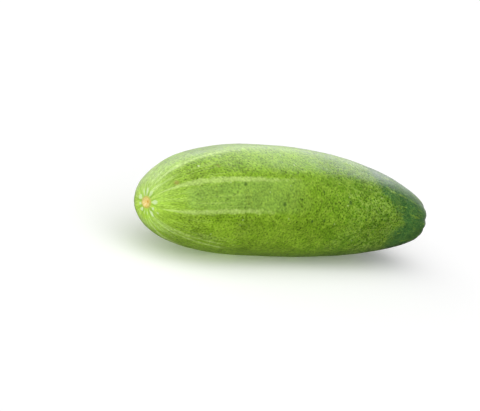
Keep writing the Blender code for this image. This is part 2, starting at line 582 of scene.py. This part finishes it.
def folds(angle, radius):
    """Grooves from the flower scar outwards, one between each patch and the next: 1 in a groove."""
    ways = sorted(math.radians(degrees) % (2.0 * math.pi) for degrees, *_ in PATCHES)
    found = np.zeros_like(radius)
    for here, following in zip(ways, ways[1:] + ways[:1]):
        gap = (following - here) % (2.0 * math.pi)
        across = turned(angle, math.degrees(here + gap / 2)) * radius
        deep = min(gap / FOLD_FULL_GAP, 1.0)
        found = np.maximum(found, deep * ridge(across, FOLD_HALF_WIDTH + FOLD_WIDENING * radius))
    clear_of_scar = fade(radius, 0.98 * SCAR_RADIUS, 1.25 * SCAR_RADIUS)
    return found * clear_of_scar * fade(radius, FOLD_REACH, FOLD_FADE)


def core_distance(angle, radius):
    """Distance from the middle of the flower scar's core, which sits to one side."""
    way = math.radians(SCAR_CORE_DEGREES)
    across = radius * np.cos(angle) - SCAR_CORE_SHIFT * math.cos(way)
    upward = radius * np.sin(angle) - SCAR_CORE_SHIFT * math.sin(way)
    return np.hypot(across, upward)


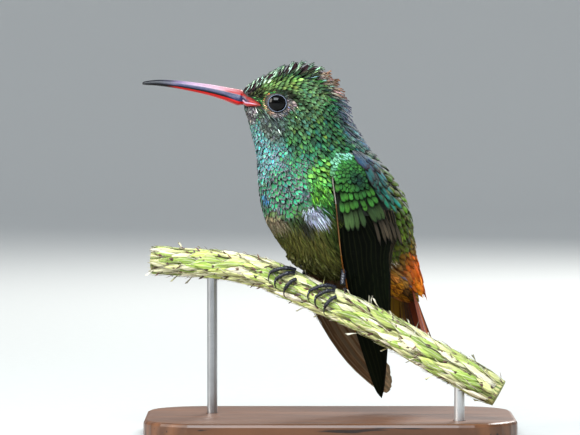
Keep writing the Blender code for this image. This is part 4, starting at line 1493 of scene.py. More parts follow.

*-*-*

#### WHAT YOU NEED TO DO:
Send back every record, precisely as written.

#### WRITTEN SOLUTION:
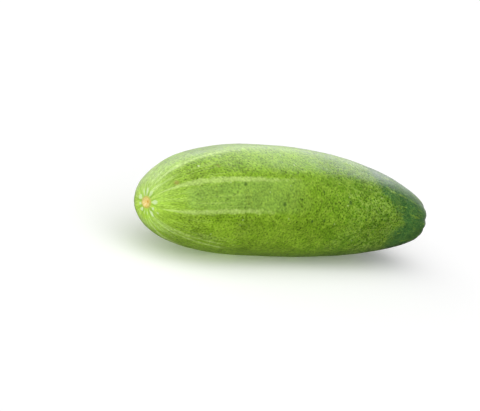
Keep writing the Blender code for this image. This is part 2, starting at line 582 of scene.py. This part finishes it.
def folds(angle, radius):
    """Grooves from the flower scar outwards, one between each patch and the next: 1 in a groove."""
    ways = sorted(math.radians(degrees) % (2.0 * math.pi) for degrees, *_ in PATCHES)
    found = np.zeros_like(radius)
    for here, following in zip(ways, ways[1:] + ways[:1]):
        gap = (following - here) % (2.0 * math.pi)
        across = turned(angle, math.degrees(here + gap / 2)) * radius
        deep = min(gap / FOLD_FULL_GAP, 1.0)
        found = np.maximum(found, deep * ridge(across, FOLD_HALF_WIDTH + FOLD_WIDENING * radius))
    clear_of_scar = fade(radius, 0.98 * SCAR_RADIUS, 1.25 * SCAR_RADIUS)
    return found * clear_of_scar * fade(radius, FOLD_REACH, FOLD_FADE)


def core_distance(angle, radius):
    """Distance from the middle of the flower scar's core, which sits to one side."""
    way = math.radians(SCAR_CORE_DEGREES)
    across = radius * np.cos(angle) - SCAR_CORE_SHIFT * math.cos(way)
    upward = radius * np.sin(angle) - SCAR_CORE_SHIFT * math.sin(way)
    return np.hypot(across, upward)


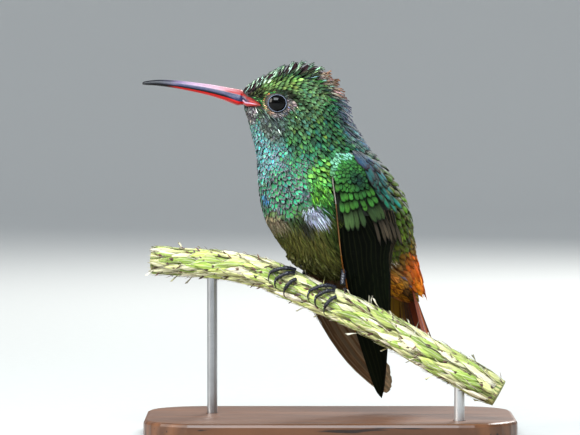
Keep writing the Blender code for this image. This is part 4, starting at line 1493 of scene.py. More parts follow.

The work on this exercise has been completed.